Reply to: 2019 Nebraska floods

    (Score: 4, Informative) by dalek on Wednesday June 15 2022, @08:10AM

    by dalek (15489) on Wednesday June 15 2022, @08:10AM (#1253396)

    This sounds all too familiar to me, unfortunately. Back in 2019, there was a similar situation in eastern Nebraska. The results were devastating.

    On February 23, there was a blizzard that dropped many inches of snow. There were other snow events in central and eastern Nebraska after that. Temperatures were generally quite cold for that time of year, maintaining significant snow depth into mid-March. The cold temperatures increased the amount of ice on the rivers.

    Then on March 13, there was a powerful extratropical cyclone that produced heavy rain over much of area that had a lot of snow on the ground. Two to three inches of precipitation fell, much of it as rain, melting the snow that had been on the ground. Because of the snow cover and the cold temperatures, the ground was frozen, so virtually all of the melted snow and the rain was runoff instead of being absorbed into the ground. Water levels rose rapidly, and the flooding was exacerbated by ice jams on the rivers. The damage in eastern Nebraska and even into western Iowa was catastrophic. A dam was breached on the Niobrara River, and there were levee breaches even on the Missouri River.

    One of the largest cities in the area, Lincoln, actually had to order residents to greatly reduce water usage because the city was running low on water. Lincoln doesn't get its water from rivers like the Platte or the Missouri. Instead, much of the water is drawn from the Ogallala Aquifer by pumps near the Platte River. The damage from the flooding knocked out electricity to the pumps, causing a water shortage amid the extreme flooding.

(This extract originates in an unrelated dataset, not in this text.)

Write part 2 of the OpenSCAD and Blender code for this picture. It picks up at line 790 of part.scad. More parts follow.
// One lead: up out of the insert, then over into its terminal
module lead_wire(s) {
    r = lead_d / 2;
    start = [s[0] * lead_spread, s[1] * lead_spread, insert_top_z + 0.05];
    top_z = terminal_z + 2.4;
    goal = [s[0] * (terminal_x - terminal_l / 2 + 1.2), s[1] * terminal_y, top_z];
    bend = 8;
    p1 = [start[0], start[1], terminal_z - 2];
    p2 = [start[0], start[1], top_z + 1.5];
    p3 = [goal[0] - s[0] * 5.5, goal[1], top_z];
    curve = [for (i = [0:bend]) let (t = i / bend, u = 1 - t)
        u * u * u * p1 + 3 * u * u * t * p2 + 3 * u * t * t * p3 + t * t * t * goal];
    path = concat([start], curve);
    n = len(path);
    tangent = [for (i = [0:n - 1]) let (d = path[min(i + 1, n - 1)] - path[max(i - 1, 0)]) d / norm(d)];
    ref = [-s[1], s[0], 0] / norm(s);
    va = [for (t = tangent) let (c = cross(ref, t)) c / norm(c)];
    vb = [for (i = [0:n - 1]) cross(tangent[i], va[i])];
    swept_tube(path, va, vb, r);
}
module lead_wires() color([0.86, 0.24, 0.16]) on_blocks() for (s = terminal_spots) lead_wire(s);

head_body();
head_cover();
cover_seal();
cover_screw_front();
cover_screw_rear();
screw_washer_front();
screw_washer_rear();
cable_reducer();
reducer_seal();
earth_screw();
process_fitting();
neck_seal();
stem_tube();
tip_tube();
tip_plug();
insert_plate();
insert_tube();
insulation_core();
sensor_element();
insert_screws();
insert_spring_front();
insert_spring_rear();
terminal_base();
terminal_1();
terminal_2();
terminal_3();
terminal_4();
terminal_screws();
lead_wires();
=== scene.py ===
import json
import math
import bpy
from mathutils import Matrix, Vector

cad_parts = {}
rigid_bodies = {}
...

    Generally when you have heavy rain rapidly melting a lot of snow, you're going to have the potential for flooding. If temperatures have been cold, and the ground is frozen, it's going to make the situation worse because very little of the water will be absorbed into the ground. In 2019, there was enough heavy precipitation and melted snow over a large enough area to create a pulse of water that caused record flooding on the Missouri River from the mouth of the Platte River to St. Joseph and moderate flooding all the way to St. Louis.